CHALLENGE: Among the entries that follow, the required portion opens with the line containing "The OpenSCAD and Blender code for this object" and closes with the line containing "holder.visible_glossy = inGloss". Give that portion again exactly, and nothing else.
━━ SUPPLIED RECORDS
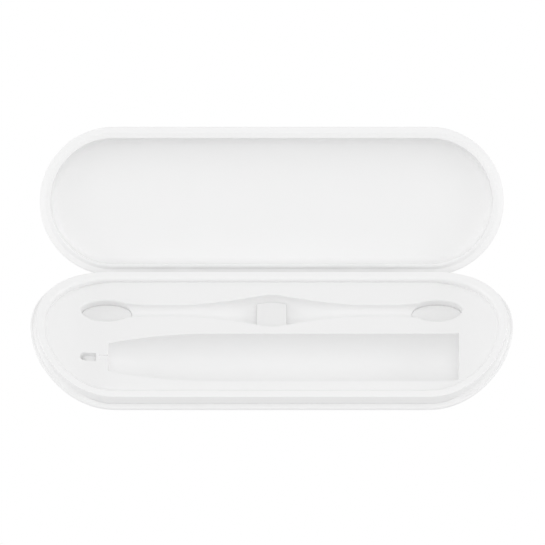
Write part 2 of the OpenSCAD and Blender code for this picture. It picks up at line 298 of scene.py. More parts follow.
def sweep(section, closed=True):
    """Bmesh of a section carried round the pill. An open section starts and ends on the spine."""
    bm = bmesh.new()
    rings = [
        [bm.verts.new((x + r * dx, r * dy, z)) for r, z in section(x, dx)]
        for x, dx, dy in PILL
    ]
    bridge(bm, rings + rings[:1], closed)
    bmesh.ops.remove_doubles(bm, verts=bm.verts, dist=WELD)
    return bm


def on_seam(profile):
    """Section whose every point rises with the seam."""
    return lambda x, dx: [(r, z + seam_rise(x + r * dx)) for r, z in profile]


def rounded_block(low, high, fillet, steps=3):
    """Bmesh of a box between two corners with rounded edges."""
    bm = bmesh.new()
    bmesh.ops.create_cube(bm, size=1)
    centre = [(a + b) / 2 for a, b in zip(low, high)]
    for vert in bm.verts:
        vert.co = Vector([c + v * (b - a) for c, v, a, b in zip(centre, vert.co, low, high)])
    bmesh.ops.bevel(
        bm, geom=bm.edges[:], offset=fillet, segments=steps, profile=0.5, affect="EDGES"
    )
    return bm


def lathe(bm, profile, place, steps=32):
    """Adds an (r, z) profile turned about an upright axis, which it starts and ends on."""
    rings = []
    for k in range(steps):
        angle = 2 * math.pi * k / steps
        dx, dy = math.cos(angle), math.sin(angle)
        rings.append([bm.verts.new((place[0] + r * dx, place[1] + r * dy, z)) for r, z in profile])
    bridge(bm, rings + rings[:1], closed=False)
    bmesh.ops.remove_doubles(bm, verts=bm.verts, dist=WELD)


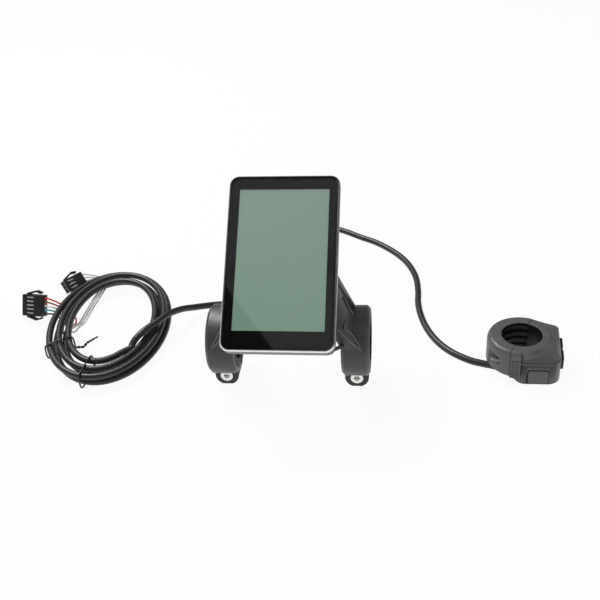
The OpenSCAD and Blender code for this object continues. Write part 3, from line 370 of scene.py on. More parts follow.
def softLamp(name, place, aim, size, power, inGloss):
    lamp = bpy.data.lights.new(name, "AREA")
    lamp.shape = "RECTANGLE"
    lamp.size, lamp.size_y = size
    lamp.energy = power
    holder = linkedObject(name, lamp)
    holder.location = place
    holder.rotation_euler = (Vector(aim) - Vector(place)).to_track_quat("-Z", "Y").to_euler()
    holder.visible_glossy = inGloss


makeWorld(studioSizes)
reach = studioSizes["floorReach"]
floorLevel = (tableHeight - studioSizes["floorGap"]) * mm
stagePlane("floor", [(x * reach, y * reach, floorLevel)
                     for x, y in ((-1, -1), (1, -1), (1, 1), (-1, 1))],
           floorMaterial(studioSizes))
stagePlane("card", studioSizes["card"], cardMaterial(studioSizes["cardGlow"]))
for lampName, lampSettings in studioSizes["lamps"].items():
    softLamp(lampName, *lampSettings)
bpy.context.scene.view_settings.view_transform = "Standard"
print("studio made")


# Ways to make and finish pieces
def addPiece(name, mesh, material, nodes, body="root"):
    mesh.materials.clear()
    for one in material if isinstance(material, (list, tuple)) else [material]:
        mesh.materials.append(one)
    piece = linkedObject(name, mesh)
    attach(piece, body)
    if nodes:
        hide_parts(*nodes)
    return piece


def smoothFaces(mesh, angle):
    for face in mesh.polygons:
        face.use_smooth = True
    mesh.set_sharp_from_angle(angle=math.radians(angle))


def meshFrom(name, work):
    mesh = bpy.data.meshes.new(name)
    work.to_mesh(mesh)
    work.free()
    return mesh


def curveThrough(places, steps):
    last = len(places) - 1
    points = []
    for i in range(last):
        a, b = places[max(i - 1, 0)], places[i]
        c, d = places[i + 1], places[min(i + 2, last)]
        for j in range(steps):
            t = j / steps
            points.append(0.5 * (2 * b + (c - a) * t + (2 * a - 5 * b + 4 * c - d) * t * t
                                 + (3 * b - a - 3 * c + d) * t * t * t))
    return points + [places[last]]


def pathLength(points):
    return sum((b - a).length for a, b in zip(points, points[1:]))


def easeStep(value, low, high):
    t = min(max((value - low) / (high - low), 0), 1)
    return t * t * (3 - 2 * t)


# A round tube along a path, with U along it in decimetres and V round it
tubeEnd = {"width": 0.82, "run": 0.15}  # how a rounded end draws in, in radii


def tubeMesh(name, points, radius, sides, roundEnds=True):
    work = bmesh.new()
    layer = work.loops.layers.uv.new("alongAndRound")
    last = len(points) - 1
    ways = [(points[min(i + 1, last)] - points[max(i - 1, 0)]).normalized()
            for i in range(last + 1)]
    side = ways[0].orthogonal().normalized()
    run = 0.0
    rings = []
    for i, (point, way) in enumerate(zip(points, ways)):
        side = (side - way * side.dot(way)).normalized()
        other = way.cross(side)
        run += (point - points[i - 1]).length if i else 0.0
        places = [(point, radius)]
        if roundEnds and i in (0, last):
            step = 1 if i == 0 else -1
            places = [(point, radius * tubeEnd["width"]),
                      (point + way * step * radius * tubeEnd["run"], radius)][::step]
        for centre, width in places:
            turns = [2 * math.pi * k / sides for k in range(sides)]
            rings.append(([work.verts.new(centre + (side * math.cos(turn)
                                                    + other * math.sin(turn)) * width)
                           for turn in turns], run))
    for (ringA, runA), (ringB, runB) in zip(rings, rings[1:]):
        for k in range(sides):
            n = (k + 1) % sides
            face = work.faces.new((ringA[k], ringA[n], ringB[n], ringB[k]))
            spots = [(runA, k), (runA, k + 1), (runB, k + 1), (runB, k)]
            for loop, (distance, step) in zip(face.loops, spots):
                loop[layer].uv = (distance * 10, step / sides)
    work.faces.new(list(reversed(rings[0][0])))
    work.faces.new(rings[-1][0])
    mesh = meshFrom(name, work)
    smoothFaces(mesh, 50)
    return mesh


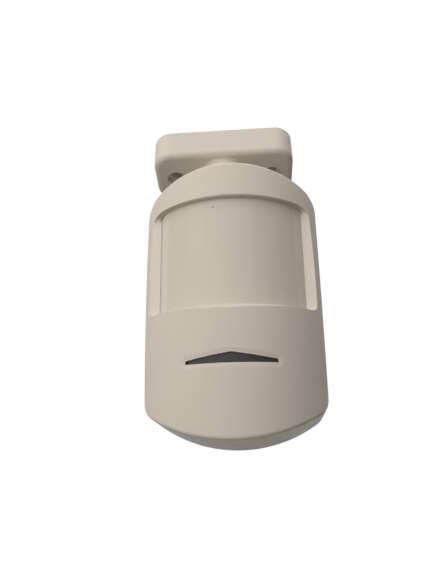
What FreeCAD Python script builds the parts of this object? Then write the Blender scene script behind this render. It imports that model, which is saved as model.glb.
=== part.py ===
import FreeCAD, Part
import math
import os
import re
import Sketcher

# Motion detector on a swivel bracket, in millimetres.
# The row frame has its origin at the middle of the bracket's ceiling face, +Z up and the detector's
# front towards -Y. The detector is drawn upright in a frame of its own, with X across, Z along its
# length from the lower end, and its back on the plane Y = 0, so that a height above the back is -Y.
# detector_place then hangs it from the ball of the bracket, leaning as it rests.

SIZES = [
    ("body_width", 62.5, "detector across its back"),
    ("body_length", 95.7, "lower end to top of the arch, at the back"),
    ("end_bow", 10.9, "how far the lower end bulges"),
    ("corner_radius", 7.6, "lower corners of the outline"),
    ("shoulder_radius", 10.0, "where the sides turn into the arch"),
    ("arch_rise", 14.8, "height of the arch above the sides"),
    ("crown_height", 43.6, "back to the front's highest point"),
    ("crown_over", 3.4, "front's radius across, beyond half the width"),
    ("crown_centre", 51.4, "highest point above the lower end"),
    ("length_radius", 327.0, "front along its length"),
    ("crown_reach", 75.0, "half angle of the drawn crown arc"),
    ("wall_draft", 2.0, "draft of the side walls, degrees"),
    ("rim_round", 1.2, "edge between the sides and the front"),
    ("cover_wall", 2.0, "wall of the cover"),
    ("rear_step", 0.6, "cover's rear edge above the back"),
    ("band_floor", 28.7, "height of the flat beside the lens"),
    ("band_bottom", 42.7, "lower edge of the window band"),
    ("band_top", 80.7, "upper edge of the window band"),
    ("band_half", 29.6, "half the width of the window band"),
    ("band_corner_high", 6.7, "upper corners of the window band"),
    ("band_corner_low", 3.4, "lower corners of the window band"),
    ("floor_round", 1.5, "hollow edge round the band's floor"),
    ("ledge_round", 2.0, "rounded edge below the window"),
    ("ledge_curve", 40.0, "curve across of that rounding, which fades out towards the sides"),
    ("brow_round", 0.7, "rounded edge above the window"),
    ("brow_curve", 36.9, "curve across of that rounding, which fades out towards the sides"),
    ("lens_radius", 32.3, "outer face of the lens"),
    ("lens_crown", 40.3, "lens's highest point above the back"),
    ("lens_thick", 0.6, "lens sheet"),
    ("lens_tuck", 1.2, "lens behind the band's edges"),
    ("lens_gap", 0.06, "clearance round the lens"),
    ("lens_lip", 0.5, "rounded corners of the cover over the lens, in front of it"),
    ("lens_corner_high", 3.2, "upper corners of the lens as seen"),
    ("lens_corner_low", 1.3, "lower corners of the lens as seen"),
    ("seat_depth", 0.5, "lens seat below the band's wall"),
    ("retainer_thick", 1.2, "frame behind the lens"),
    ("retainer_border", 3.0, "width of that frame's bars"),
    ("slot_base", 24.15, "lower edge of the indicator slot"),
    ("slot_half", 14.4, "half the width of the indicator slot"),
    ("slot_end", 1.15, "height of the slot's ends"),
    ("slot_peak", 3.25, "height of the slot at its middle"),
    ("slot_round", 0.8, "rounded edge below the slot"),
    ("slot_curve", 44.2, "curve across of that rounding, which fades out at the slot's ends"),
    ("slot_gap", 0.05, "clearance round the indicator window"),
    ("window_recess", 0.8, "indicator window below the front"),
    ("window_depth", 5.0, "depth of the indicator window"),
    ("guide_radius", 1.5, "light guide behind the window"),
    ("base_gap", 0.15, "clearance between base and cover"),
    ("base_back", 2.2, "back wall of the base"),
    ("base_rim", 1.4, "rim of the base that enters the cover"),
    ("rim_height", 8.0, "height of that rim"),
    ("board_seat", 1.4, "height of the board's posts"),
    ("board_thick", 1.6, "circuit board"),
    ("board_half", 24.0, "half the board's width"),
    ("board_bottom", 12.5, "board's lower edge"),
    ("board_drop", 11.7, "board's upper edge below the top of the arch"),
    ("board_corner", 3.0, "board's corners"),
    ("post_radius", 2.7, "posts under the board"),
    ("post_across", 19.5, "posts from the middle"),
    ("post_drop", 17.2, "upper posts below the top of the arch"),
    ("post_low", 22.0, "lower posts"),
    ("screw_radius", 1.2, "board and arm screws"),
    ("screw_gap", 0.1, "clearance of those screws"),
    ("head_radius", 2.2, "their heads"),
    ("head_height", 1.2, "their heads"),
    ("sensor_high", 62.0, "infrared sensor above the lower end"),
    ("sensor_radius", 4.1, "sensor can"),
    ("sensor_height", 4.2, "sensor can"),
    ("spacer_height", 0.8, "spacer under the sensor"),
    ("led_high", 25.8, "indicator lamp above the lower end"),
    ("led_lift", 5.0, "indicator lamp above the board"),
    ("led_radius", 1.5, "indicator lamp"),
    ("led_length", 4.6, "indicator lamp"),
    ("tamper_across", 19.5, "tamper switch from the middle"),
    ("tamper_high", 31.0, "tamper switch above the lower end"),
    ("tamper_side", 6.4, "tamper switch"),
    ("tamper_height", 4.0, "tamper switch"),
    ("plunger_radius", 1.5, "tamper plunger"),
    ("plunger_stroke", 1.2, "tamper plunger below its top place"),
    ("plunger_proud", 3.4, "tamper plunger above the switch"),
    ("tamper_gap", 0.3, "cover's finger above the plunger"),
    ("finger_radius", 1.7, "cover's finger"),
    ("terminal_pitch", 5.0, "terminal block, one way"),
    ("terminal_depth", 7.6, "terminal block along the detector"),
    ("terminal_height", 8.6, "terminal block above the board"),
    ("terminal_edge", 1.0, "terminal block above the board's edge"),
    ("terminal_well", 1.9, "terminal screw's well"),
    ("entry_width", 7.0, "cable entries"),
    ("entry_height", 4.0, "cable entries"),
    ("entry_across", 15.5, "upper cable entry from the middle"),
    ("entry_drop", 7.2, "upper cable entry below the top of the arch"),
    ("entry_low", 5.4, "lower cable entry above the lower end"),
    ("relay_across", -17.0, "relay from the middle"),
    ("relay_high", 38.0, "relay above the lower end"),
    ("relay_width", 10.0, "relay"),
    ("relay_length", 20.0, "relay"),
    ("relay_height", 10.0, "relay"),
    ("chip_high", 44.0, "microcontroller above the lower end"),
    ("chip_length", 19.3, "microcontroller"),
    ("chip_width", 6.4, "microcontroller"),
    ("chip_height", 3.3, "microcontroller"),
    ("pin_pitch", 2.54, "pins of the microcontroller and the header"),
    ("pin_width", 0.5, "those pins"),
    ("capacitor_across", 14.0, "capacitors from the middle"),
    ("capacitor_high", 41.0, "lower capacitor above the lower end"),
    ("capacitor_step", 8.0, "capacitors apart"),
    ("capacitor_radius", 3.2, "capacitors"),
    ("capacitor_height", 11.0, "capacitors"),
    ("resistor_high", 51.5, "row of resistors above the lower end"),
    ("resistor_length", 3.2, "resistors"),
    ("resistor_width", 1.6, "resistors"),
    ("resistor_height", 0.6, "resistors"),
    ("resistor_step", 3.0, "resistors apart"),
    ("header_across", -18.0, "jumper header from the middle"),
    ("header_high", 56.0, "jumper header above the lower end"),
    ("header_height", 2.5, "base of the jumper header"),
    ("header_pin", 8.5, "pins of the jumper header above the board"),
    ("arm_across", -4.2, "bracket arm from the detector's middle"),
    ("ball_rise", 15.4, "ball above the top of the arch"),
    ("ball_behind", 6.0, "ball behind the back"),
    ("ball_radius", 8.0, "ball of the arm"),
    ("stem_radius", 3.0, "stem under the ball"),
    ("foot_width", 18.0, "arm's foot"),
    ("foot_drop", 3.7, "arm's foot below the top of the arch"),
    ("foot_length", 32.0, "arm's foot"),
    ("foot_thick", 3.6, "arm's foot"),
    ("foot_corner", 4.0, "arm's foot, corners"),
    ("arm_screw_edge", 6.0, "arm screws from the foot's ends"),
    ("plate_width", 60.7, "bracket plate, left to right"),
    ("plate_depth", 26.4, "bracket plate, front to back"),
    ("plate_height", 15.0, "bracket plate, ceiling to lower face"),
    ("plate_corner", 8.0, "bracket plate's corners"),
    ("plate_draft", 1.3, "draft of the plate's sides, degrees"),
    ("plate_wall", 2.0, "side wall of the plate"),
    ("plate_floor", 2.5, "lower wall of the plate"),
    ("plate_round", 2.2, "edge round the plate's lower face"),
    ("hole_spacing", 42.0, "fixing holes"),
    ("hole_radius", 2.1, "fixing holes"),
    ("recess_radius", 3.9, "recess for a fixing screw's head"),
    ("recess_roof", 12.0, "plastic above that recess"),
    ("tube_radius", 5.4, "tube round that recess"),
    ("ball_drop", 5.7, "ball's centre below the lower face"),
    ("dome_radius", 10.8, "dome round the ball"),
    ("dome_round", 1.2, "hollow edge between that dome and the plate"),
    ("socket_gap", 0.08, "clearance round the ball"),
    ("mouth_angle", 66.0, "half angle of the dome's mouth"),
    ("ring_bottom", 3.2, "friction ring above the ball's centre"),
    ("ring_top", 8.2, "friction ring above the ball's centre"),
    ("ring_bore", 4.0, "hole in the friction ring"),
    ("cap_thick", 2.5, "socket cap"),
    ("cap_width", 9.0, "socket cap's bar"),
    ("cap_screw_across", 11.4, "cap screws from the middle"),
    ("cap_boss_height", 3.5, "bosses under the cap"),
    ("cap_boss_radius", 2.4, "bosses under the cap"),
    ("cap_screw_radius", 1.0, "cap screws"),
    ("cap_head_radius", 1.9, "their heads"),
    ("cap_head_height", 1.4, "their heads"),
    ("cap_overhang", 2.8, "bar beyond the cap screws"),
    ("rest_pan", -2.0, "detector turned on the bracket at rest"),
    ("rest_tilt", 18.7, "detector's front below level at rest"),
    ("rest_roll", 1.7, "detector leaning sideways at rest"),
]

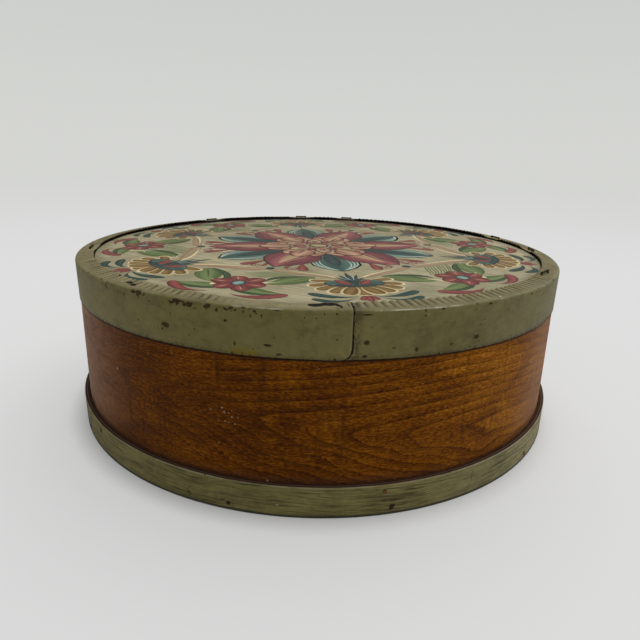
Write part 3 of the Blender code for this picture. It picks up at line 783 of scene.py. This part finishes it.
━━━━
RESPONSE TO THIS TASK:
The OpenSCAD and Blender code for this object continues. Write part 3, from line 370 of scene.py on. More parts follow.
def softLamp(name, place, aim, size, power, inGloss):
    lamp = bpy.data.lights.new(name, "AREA")
    lamp.shape = "RECTANGLE"
    lamp.size, lamp.size_y = size
    lamp.energy = power
    holder = linkedObject(name, lamp)
    holder.location = place
    holder.rotation_euler = (Vector(aim) - Vector(place)).to_track_quat("-Z", "Y").to_euler()
    holder.visible_glossy = inGloss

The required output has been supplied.